Write to Hive File
You can select any of these supported Hive file formats for the output file: ORC, Parquet, and Avro.
- Connectivity to HDFS and Hive from Spectrum on Windows
- Support and connectivity to Hadoop 3.x from Spectrum with high availability
- Kerberos-enabled HDFS connectivity through Windows
- Support of Datetime datatype in the Parquet file format
Also see Configuring HDFS Connection for HA Cluster and Best Practices for connecting to HDFS 3.x and Hive 2.1.1.
Connecting to Hadoop: To be able to use Write to Hive File stage, you need to create a connection to the Hadoop file server. Once you do that, the name by which you save the connection is displayed as the server name.
File Properties tab
Fields | Description |
---|---|
Server name | Indicates that the file selected in the File name field is located on the Hadoop system. Once you select a file located on a Hadoop system, the Server name reflects the name of the respective file server, as specified in Spectrum Management Console. |
File name | Click the ellipses button (...) to browse to the output Hive
file to be created in the defined Hadoop file server. The output data of this stage is
written to the selected file. Note: You need to create a connection to the Hadoop file server
in Spectrum Management Console before using it in the stage. |
File type | Select one of these supported Hive file formats:
|
Fields | Description |
---|---|
Buffer size | Defines the buffer size to be allocated while writing to an ORC file. This is
specified in kilobytes. Note: The default buffer size is 256
KB. |
Stripe size | Defines the size of stripes to be created while writing to an ORC file. This is
specified in megabytes. Note: The default stripe size is 64
MB. |
Row index stride | Defines the number of rows to be written between two consecutive row index
entries. Note: The default Row Index Stride is 10000
rows. |
Compression type | Defines the compression type to be used while writing to an ORC file. The compression
types available are ZLIB and SNAPPY. Note: The default compression
type is ZLIB. |
Padding | Indicates whether the stripes are padded to minimize stripes that cross HDFS block
boundaries, while writing to an ORC file. Note: By default, the
Padding checkbox is selected. |
Preview | The first 50 records of the written file are fetched and displayed in the Preview grid, after the dataflow is run at least once and the data has been written to the selected file. |
Fields | Description |
---|---|
Compression type | Defines the compression type to be used while writing to a PARQUET file. The
compression types available are UNCOMPRESSED,
GZIP and SNAPPY. Note: The default compression
type is UNCOMPRESSED. |
Block size | Defines the size of block to be created while writing to a PARQUET file. This is
specified in megabytes. Note: The default block size is 128 MB.
|
Page size | The page size is for compression. When reading, each page can be decompressed
independently. This is specified in kilobytes.

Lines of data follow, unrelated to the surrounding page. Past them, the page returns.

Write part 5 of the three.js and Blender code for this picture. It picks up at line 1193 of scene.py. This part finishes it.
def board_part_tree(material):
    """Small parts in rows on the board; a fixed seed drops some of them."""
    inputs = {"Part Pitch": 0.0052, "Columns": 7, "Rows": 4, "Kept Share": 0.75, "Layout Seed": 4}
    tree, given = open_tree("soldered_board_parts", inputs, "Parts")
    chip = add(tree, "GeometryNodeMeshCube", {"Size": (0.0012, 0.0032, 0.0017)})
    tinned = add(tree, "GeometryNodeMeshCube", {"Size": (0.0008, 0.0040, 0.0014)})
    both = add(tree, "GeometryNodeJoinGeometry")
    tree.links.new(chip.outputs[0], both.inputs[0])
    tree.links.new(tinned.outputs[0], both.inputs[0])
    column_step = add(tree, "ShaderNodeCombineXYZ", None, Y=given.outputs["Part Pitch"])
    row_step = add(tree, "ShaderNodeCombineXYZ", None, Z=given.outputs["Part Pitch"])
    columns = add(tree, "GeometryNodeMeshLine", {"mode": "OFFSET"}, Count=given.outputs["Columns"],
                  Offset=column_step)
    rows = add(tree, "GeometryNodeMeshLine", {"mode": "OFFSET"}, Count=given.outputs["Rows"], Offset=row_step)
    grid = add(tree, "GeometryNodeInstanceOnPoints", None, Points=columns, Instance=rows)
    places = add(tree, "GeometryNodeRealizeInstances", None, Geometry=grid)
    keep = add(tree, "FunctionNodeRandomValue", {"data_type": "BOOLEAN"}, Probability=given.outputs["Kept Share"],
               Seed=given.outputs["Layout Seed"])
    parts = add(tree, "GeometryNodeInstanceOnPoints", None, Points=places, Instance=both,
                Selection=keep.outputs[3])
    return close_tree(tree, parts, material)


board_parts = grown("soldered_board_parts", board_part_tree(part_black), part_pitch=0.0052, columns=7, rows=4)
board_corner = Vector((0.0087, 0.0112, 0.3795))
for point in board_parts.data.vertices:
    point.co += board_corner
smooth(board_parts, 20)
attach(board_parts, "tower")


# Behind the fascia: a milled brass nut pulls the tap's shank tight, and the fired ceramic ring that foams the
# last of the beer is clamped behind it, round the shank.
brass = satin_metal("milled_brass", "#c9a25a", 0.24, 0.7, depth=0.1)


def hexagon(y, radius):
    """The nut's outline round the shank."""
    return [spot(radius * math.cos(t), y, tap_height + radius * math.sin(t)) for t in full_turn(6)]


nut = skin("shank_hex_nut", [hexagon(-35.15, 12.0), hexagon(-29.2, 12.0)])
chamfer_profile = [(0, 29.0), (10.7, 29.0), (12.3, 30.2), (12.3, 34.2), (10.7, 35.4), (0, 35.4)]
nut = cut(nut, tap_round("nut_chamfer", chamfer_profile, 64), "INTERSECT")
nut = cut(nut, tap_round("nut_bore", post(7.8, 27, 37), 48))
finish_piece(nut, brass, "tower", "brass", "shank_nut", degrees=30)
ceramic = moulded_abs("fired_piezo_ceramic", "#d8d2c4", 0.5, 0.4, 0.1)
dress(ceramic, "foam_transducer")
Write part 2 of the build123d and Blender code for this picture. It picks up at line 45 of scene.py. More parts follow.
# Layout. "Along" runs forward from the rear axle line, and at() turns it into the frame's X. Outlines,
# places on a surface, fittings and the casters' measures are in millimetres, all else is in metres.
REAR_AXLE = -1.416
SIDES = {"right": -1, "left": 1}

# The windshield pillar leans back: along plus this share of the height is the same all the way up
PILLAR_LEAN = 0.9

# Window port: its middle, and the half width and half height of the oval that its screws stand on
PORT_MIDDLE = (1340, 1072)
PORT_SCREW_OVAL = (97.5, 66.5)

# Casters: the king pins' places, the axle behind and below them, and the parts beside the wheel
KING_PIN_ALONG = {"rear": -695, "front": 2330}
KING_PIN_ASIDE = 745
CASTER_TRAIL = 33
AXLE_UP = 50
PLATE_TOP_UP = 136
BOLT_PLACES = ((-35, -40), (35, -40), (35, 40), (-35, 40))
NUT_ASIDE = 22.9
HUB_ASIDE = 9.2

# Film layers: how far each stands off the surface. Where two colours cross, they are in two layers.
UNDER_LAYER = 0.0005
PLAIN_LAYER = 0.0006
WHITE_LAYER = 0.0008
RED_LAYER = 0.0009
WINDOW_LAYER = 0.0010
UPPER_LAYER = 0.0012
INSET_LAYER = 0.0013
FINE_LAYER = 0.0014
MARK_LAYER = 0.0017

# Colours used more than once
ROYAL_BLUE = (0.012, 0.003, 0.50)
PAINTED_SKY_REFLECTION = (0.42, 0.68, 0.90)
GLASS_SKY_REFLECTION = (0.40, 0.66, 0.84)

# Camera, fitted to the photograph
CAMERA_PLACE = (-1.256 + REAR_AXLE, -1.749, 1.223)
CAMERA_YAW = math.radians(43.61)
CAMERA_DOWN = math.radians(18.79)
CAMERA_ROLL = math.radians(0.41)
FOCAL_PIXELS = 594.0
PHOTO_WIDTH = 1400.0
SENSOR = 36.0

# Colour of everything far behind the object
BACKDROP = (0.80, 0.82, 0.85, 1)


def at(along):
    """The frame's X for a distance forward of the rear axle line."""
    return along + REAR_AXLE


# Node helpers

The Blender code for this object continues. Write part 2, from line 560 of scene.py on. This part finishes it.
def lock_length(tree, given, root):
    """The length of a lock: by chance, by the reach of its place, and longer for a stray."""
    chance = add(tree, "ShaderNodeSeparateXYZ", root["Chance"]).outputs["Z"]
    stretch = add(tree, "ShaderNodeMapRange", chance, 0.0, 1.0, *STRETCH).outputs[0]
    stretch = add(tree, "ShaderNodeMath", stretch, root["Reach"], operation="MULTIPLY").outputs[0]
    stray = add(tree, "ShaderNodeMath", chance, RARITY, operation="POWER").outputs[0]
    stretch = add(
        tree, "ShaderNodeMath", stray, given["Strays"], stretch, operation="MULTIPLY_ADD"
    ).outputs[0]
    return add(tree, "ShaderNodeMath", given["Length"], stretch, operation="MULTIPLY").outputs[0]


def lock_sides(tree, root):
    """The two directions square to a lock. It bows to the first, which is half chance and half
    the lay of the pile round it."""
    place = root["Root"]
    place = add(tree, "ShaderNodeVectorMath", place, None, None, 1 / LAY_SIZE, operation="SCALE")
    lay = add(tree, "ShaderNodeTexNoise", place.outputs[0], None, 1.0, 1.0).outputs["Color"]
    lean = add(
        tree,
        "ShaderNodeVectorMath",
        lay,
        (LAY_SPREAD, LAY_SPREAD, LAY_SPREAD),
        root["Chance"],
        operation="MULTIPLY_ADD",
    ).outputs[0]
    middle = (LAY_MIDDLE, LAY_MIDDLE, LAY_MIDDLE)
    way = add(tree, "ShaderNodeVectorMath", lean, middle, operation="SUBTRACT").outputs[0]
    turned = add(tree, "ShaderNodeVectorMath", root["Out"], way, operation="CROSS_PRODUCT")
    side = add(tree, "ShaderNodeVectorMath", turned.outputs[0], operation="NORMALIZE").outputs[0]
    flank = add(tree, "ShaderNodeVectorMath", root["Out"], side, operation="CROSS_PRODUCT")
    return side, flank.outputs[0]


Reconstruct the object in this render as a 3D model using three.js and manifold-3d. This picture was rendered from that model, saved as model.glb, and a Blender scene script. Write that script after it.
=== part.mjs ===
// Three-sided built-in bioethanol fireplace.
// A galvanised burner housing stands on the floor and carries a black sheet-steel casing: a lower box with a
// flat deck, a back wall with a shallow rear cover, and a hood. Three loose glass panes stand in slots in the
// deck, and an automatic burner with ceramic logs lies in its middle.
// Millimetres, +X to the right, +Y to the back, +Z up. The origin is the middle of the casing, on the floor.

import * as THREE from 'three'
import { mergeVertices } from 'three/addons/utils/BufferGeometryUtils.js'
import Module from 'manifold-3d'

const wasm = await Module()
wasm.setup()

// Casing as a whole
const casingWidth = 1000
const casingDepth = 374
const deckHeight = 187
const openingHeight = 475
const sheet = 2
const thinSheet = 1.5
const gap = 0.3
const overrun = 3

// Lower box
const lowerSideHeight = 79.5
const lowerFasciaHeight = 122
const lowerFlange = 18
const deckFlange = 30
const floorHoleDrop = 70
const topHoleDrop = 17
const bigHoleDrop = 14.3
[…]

Note: The default page size is
1024 KB. |
Enable dictionary | To enable/disable dictionary encoding. Attention: The dictionary must be enabled for the Dictionary Page Size to be
enabled.
Note: The default is true.
|
Dictionary Page size | There is one dictionary page per column per row group when dictionary encoding is
used. The dictionary page size functions like the page size. This is specified in
kilobytes. Note: The default dictionary Page size is 1024
KB. |
Writer version | Parquet supports two writer API versions: PARQUET_1_0 and
PARQUET_2_0. Note: The default is
PARQUET_1_0. |
Preview | The first 50 records of the written file are fetched and displayed in the Preview grid, after the dataflow is run at least once and the data has been written to the selected file. |
Fields | Description |
---|---|
Sync Interval (in Bytes) | Specifies the approximate number of uncompressed bytes to be written in each block. The
valid values range from 32 to 2^30. However, it is suggested to keep the sync interval
between 2K and 2M. Note: The default sync interval is
16000. |
Compression | Defines the compression type to be used while writing to an Avro file. The compression
types available are NONE, SNAPPY and
DEFLATE. Choosing DEFLATE compression gives
you an additional option of selecting the compression level (described below). Note: The
default compression type is NONE. |
Compression level |
This field is displayed if you select the DEFLATE option in the Compression field above. It can have values ranging from 0 to 9, where 0 denotes no compression. The compression level increases from 1 to 9, with a simultaneous increase in the time taken to compress the data. Note: The default compression level is 1.
|
Preview | The first 50 records of the written file are fetched and displayed in this grid, after the dataflow is run at least once and the data is written to the selected file. |
Fields tab
The Fields tab defines the names and types of the fields as present in the source file of this stage, and to be selected to be written to the output file.
For more information, see Defining Fields for Writing to Hive File.
Runtime tab
The Runtime tab provides the option to Overwrite an existing file of the same name in the configured Hadoop file server. If you check the Overwrite checkbox, then on running the dataflow, the new output Hive file overwrites any existing file of the same name in the same Hadoop file server.